▼▼▼

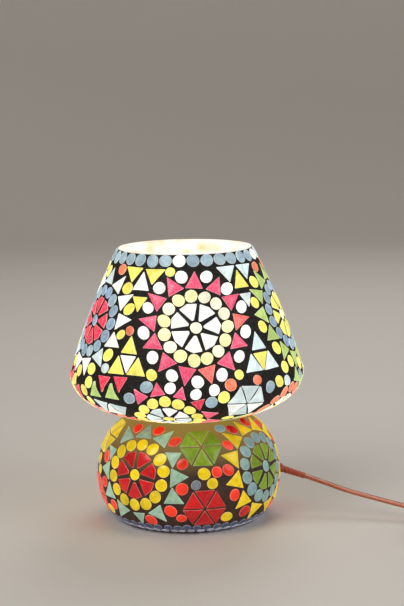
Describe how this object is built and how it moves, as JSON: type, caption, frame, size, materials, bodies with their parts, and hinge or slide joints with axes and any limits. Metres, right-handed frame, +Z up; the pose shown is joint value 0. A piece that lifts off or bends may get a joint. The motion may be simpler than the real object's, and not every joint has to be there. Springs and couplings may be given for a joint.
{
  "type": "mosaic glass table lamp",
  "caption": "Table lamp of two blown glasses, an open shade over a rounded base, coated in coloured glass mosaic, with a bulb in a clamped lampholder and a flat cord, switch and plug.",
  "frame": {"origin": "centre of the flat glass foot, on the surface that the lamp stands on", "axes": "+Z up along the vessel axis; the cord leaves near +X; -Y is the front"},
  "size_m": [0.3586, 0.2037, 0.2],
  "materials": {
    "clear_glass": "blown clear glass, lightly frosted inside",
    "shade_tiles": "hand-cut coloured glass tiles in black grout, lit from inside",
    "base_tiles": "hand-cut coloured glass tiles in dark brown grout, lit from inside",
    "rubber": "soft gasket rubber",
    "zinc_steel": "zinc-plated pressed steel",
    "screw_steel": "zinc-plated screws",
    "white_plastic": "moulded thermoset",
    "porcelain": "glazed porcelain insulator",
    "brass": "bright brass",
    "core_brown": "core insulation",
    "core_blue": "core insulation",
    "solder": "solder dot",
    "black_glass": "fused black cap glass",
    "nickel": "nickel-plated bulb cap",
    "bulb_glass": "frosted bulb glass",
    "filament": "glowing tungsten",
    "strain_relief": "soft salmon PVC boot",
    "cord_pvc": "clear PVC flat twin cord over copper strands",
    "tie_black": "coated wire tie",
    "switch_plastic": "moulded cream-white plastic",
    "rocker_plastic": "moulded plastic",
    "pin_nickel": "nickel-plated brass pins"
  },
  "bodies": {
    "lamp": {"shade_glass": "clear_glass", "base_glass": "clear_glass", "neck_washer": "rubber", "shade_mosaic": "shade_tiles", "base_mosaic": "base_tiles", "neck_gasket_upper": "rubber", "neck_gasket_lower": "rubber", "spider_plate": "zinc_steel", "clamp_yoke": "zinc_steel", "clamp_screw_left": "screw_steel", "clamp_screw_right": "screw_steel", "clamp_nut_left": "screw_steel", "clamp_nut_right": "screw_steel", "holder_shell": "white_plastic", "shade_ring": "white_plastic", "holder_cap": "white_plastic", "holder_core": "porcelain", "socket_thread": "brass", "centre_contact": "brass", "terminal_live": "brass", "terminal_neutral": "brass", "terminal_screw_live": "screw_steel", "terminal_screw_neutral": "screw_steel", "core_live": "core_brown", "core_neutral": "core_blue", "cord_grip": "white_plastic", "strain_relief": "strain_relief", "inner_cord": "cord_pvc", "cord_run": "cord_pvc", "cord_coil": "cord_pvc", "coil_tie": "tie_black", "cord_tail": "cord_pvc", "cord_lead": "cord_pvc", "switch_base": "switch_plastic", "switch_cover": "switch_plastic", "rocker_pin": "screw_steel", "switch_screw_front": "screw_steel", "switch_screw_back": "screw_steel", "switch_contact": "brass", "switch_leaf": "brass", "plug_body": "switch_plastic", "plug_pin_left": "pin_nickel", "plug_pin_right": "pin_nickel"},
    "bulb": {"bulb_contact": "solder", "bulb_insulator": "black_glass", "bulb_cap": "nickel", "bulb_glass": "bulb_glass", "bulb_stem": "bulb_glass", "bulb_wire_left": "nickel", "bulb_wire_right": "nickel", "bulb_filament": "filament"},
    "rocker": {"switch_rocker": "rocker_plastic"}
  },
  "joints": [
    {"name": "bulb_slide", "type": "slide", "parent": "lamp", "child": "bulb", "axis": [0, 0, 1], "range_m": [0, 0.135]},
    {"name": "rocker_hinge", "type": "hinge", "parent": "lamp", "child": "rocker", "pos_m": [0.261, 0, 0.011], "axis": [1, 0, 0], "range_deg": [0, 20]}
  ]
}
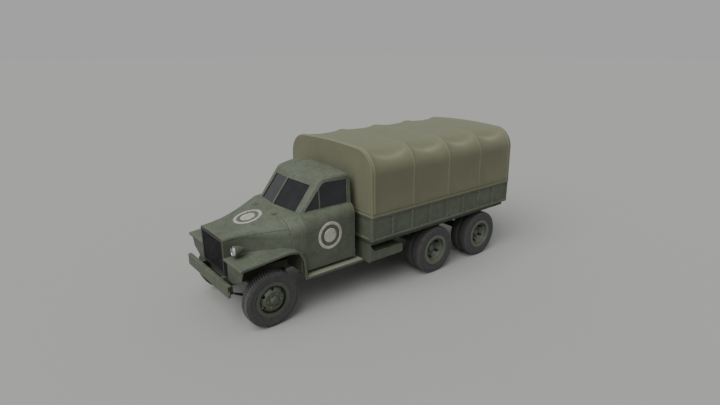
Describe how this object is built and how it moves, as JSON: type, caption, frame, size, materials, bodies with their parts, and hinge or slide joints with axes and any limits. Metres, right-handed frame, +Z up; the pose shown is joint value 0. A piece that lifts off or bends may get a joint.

▲▲▲

Exactly reproduce every record.

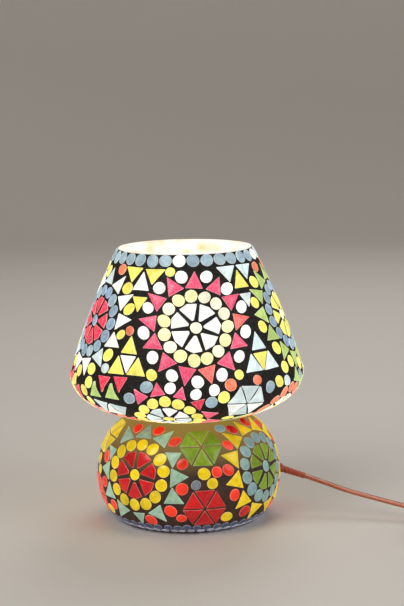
Describe how this object is built and how it moves, as JSON: type, caption, frame, size, materials, bodies with their parts, and hinge or slide joints with axes and any limits. Metres, right-handed frame, +Z up; the pose shown is joint value 0. A piece that lifts off or bends may get a joint. The motion may be simpler than the real object's, and not every joint has to be there. Springs and couplings may be given for a joint.
{
  "type": "mosaic glass table lamp",
  "caption": "Table lamp of two blown glasses, an open shade over a rounded base, coated in coloured glass mosaic, with a bulb in a clamped lampholder and a flat cord, switch and plug.",
  "frame": {"origin": "centre of the flat glass foot, on the surface that the lamp stands on", "axes": "+Z up along the vessel axis; the cord leaves near +X; -Y is the front"},
  "size_m": [0.3586, 0.2037, 0.2],
  "materials": {
    "clear_glass": "blown clear glass, lightly frosted inside",
    "shade_tiles": "hand-cut coloured glass tiles in black grout, lit from inside",
    "base_tiles": "hand-cut coloured glass tiles in dark brown grout, lit from inside",
    "rubber": "soft gasket rubber",
    "zinc_steel": "zinc-plated pressed steel",
    "screw_steel": "zinc-plated screws",
    "white_plastic": "moulded thermoset",
    "porcelain": "glazed porcelain insulator",
    "brass": "bright brass",
    "core_brown": "core insulation",
    "core_blue": "core insulation",
    "solder": "solder dot",
    "black_glass": "fused black cap glass",
    "nickel": "nickel-plated bulb cap",
    "bulb_glass": "frosted bulb glass",
    "filament": "glowing tungsten",
    "strain_relief": "soft salmon PVC boot",
    "cord_pvc": "clear PVC flat twin cord over copper strands",
    "tie_black": "coated wire tie",
    "switch_plastic": "moulded cream-white plastic",
    "rocker_plastic": "moulded plastic",
    "pin_nickel": "nickel-plated brass pins"
  },
  "bodies": {
    "lamp": {"shade_glass": "clear_glass", "base_glass": "clear_glass", "neck_washer": "rubber", "shade_mosaic": "shade_tiles", "base_mosaic": "base_tiles", "neck_gasket_upper": "rubber", "neck_gasket_lower": "rubber", "spider_plate": "zinc_steel", "clamp_yoke": "zinc_steel", "clamp_screw_left": "screw_steel", "clamp_screw_right": "screw_steel", "clamp_nut_left": "screw_steel", "clamp_nut_right": "screw_steel", "holder_shell": "white_plastic", "shade_ring": "white_plastic", "holder_cap": "white_plastic", "holder_core": "porcelain", "socket_thread": "brass", "centre_contact": "brass", "terminal_live": "brass", "terminal_neutral": "brass", "terminal_screw_live": "screw_steel", "terminal_screw_neutral": "screw_steel", "core_live": "core_brown", "core_neutral": "core_blue", "cord_grip": "white_plastic", "strain_relief": "strain_relief", "inner_cord": "cord_pvc", "cord_run": "cord_pvc", "cord_coil": "cord_pvc", "coil_tie": "tie_black", "cord_tail": "cord_pvc", "cord_lead": "cord_pvc", "switch_base": "switch_plastic", "switch_cover": "switch_plastic", "rocker_pin": "screw_steel", "switch_screw_front": "screw_steel", "switch_screw_back": "screw_steel", "switch_contact": "brass", "switch_leaf": "brass", "plug_body": "switch_plastic", "plug_pin_left": "pin_nickel", "plug_pin_right": "pin_nickel"},
    "bulb": {"bulb_contact": "solder", "bulb_insulator": "black_glass", "bulb_cap": "nickel", "bulb_glass": "bulb_glass", "bulb_stem": "bulb_glass", "bulb_wire_left": "nickel", "bulb_wire_right": "nickel", "bulb_filament": "filament"},
    "rocker": {"switch_rocker": "rocker_plastic"}
  },
  "joints": [
    {"name": "bulb_slide", "type": "slide", "parent": "lamp", "child": "bulb", "axis": [0, 0, 1], "range_m": [0, 0.135]},
    {"name": "rocker_hinge", "type": "hinge", "parent": "lamp", "child": "rocker", "pos_m": [0.261, 0, 0.011], "axis": [1, 0, 0], "range_deg": [0, 20]}
  ]
}
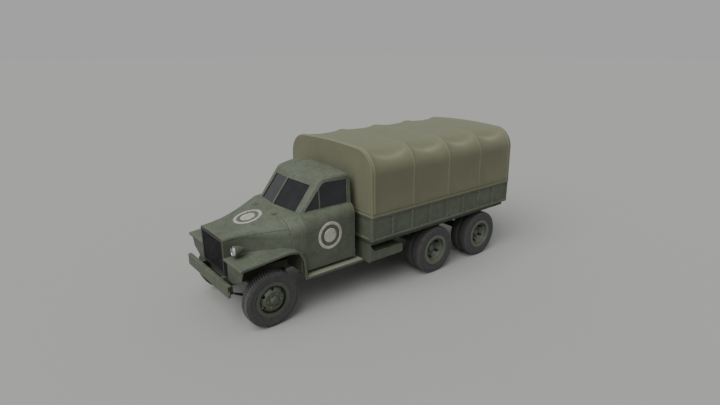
Describe how this object is built and how it moves, as JSON: type, caption, frame, size, materials, bodies with their parts, and hinge or slide joints with axes and any limits. Metres, right-handed frame, +Z up; the pose shown is joint value 0. A piece that lifts off or bends may get a joint.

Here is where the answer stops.